SHORT EXERCISE: Repeat every entry in the listing below, exactly.

WORKING DATA:
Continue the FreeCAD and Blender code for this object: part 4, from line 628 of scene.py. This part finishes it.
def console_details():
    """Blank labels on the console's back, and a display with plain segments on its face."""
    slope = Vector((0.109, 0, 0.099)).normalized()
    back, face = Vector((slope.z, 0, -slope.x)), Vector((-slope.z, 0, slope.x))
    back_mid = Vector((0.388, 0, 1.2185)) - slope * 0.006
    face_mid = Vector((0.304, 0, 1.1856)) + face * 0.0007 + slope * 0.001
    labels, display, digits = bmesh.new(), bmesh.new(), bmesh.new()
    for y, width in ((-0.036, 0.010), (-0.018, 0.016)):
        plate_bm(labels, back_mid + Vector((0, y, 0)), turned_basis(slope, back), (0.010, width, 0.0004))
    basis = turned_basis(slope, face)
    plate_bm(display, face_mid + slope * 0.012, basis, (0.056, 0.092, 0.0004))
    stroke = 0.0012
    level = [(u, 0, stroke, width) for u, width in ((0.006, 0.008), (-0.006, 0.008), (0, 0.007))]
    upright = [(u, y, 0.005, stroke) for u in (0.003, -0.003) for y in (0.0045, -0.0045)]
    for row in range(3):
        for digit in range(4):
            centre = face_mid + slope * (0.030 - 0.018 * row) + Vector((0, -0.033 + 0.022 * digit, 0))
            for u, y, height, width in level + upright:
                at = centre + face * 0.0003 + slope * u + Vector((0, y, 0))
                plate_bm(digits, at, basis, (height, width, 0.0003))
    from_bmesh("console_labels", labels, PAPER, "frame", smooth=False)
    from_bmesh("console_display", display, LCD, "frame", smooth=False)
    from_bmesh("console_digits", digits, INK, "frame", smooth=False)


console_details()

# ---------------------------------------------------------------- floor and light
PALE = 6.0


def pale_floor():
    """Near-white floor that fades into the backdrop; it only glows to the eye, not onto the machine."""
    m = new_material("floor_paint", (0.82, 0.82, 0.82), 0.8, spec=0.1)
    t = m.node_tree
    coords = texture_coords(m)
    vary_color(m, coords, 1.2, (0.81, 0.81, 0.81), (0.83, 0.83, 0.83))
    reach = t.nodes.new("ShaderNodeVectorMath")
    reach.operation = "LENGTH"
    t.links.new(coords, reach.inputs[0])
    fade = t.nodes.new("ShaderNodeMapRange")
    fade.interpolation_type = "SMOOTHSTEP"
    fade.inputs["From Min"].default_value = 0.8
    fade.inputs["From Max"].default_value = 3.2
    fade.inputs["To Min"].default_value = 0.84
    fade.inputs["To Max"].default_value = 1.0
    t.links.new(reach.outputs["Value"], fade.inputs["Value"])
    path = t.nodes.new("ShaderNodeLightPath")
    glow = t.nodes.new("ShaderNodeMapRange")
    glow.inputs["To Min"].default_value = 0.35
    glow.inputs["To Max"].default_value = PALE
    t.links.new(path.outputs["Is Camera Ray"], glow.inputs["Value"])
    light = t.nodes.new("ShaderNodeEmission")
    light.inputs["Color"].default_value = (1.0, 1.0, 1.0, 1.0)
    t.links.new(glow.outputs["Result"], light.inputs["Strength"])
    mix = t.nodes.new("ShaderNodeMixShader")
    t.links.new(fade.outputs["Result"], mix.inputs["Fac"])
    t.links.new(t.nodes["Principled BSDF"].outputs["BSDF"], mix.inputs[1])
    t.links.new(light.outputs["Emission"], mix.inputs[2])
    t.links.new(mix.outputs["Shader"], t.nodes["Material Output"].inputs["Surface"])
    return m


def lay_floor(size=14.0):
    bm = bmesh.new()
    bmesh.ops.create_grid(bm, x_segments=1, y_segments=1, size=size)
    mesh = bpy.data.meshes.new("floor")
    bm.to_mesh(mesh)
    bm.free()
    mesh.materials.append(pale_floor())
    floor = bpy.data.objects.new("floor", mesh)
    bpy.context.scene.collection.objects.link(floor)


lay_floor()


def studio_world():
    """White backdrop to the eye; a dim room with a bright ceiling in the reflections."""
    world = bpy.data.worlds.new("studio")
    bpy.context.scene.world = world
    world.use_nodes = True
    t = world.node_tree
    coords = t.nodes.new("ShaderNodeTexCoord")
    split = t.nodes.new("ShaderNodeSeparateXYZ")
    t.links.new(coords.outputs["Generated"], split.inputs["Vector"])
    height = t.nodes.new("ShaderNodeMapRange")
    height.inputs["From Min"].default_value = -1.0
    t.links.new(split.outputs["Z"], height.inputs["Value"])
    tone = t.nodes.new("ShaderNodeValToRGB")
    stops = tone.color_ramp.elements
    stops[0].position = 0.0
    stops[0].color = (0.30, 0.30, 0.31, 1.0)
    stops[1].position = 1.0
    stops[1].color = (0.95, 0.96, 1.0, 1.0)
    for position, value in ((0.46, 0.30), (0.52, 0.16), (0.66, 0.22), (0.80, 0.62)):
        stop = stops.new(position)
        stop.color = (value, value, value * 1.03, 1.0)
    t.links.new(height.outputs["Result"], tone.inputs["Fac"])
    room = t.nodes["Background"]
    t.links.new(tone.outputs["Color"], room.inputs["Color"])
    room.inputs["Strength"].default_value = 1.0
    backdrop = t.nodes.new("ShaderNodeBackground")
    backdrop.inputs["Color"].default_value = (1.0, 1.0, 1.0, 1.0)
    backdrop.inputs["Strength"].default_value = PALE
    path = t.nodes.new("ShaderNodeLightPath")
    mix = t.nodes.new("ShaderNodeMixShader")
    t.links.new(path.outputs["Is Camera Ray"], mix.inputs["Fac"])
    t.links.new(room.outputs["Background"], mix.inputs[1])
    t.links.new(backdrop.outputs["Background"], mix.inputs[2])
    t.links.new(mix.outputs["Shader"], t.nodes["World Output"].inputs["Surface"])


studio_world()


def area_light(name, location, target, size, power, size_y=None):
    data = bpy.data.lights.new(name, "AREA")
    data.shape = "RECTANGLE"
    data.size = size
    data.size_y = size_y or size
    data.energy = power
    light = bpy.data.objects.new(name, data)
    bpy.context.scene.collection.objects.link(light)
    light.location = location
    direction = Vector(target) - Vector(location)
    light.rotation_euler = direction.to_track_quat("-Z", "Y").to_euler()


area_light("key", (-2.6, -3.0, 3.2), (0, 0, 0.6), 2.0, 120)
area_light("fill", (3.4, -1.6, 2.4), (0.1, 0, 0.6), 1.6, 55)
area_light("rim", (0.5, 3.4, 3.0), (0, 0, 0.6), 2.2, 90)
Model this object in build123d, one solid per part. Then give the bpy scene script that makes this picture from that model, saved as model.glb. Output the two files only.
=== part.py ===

SOLUTION TO THIS TASK:
Continue the FreeCAD and Blender code for this object: part 4, from line 628 of scene.py. This part finishes it.
def console_details():
    """Blank labels on the console's back, and a display with plain segments on its face."""
    slope = Vector((0.109, 0, 0.099)).normalized()
    back, face = Vector((slope.z, 0, -slope.x)), Vector((-slope.z, 0, slope.x))
    back_mid = Vector((0.388, 0, 1.2185)) - slope * 0.006
    face_mid = Vector((0.304, 0, 1.1856)) + face * 0.0007 + slope * 0.001
    labels, display, digits = bmesh.new(), bmesh.new(), bmesh.new()
    for y, width in ((-0.036, 0.010), (-0.018, 0.016)):
        plate_bm(labels, back_mid + Vector((0, y, 0)), turned_basis(slope, back), (0.010, width, 0.0004))
    basis = turned_basis(slope, face)
    plate_bm(display, face_mid + slope * 0.012, basis, (0.056, 0.092, 0.0004))
    stroke = 0.0012
    level = [(u, 0, stroke, width) for u, width in ((0.006, 0.008), (-0.006, 0.008), (0, 0.007))]
    upright = [(u, y, 0.005, stroke) for u in (0.003, -0.003) for y in (0.0045, -0.0045)]
    for row in range(3):
        for digit in range(4):
            centre = face_mid + slope * (0.030 - 0.018 * row) + Vector((0, -0.033 + 0.022 * digit, 0))
            for u, y, height, width in level + upright:
                at = centre + face * 0.0003 + slope * u + Vector((0, y, 0))
                plate_bm(digits, at, basis, (height, width, 0.0003))
    from_bmesh("console_labels", labels, PAPER, "frame", smooth=False)
    from_bmesh("console_display", display, LCD, "frame", smooth=False)
    from_bmesh("console_digits", digits, INK, "frame", smooth=False)


console_details()

# ---------------------------------------------------------------- floor and light
PALE = 6.0


def pale_floor():
    """Near-white floor that fades into the backdrop; it only glows to the eye, not onto the machine."""
    m = new_material("floor_paint", (0.82, 0.82, 0.82), 0.8, spec=0.1)
    t = m.node_tree
    coords = texture_coords(m)
    vary_color(m, coords, 1.2, (0.81, 0.81, 0.81), (0.83, 0.83, 0.83))
    reach = t.nodes.new("ShaderNodeVectorMath")
    reach.operation = "LENGTH"
    t.links.new(coords, reach.inputs[0])
    fade = t.nodes.new("ShaderNodeMapRange")
    fade.interpolation_type = "SMOOTHSTEP"
    fade.inputs["From Min"].default_value = 0.8
    fade.inputs["From Max"].default_value = 3.2
    fade.inputs["To Min"].default_value = 0.84
    fade.inputs["To Max"].default_value = 1.0
    t.links.new(reach.outputs["Value"], fade.inputs["Value"])
    path = t.nodes.new("ShaderNodeLightPath")
    glow = t.nodes.new("ShaderNodeMapRange")
    glow.inputs["To Min"].default_value = 0.35
    glow.inputs["To Max"].default_value = PALE
    t.links.new(path.outputs["Is Camera Ray"], glow.inputs["Value"])
    light = t.nodes.new("ShaderNodeEmission")
    light.inputs["Color"].default_value = (1.0, 1.0, 1.0, 1.0)
    t.links.new(glow.outputs["Result"], light.inputs["Strength"])
    mix = t.nodes.new("ShaderNodeMixShader")
    t.links.new(fade.outputs["Result"], mix.inputs["Fac"])
    t.links.new(t.nodes["Principled BSDF"].outputs["BSDF"], mix.inputs[1])
    t.links.new(light.outputs["Emission"], mix.inputs[2])
    t.links.new(mix.outputs["Shader"], t.nodes["Material Output"].inputs["Surface"])
    return m


def lay_floor(size=14.0):
    bm = bmesh.new()
    bmesh.ops.create_grid(bm, x_segments=1, y_segments=1, size=size)
    mesh = bpy.data.meshes.new("floor")
    bm.to_mesh(mesh)
    bm.free()
    mesh.materials.append(pale_floor())
    floor = bpy.data.objects.new("floor", mesh)
    bpy.context.scene.collection.objects.link(floor)


lay_floor()


def studio_world():
    """White backdrop to the eye; a dim room with a bright ceiling in the reflections."""
    world = bpy.data.worlds.new("studio")
    bpy.context.scene.world = world
    world.use_nodes = True
    t = world.node_tree
    coords = t.nodes.new("ShaderNodeTexCoord")
    split = t.nodes.new("ShaderNodeSeparateXYZ")
    t.links.new(coords.outputs["Generated"], split.inputs["Vector"])
    height = t.nodes.new("ShaderNodeMapRange")
    height.inputs["From Min"].default_value = -1.0
    t.links.new(split.outputs["Z"], height.inputs["Value"])
    tone = t.nodes.new("ShaderNodeValToRGB")
    stops = tone.color_ramp.elements
    stops[0].position = 0.0
    stops[0].color = (0.30, 0.30, 0.31, 1.0)
    stops[1].position = 1.0
    stops[1].color = (0.95, 0.96, 1.0, 1.0)
    for position, value in ((0.46, 0.30), (0.52, 0.16), (0.66, 0.22), (0.80, 0.62)):
        stop = stops.new(position)
        stop.color = (value, value, value * 1.03, 1.0)
    t.links.new(height.outputs["Result"], tone.inputs["Fac"])
    room = t.nodes["Background"]
    t.links.new(tone.outputs["Color"], room.inputs["Color"])
    room.inputs["Strength"].default_value = 1.0
    backdrop = t.nodes.new("ShaderNodeBackground")
    backdrop.inputs["Color"].default_value = (1.0, 1.0, 1.0, 1.0)
    backdrop.inputs["Strength"].default_value = PALE
    path = t.nodes.new("ShaderNodeLightPath")
    mix = t.nodes.new("ShaderNodeMixShader")
    t.links.new(path.outputs["Is Camera Ray"], mix.inputs["Fac"])
    t.links.new(room.outputs["Background"], mix.inputs[1])
    t.links.new(backdrop.outputs["Background"], mix.inputs[2])
    t.links.new(mix.outputs["Shader"], t.nodes["World Output"].inputs["Surface"])


studio_world()


def area_light(name, location, target, size, power, size_y=None):
    data = bpy.data.lights.new(name, "AREA")
    data.shape = "RECTANGLE"
    data.size = size
    data.size_y = size_y or size
    data.energy = power
    light = bpy.data.objects.new(name, data)
    bpy.context.scene.collection.objects.link(light)
    light.location = location
    direction = Vector(target) - Vector(location)
    light.rotation_euler = direction.to_track_quat("-Z", "Y").to_euler()


area_light("key", (-2.6, -3.0, 3.2), (0, 0, 0.6), 2.0, 120)
area_light("fill", (3.4, -1.6, 2.4), (0.1, 0, 0.6), 1.6, 55)
area_light("rim", (0.5, 3.4, 3.0), (0, 0, 0.6), 2.2, 90)
Model this object in build123d, one solid per part. Then give the bpy scene script that makes this picture from that model, saved as model.glb. Output the two files only.
=== part.py ===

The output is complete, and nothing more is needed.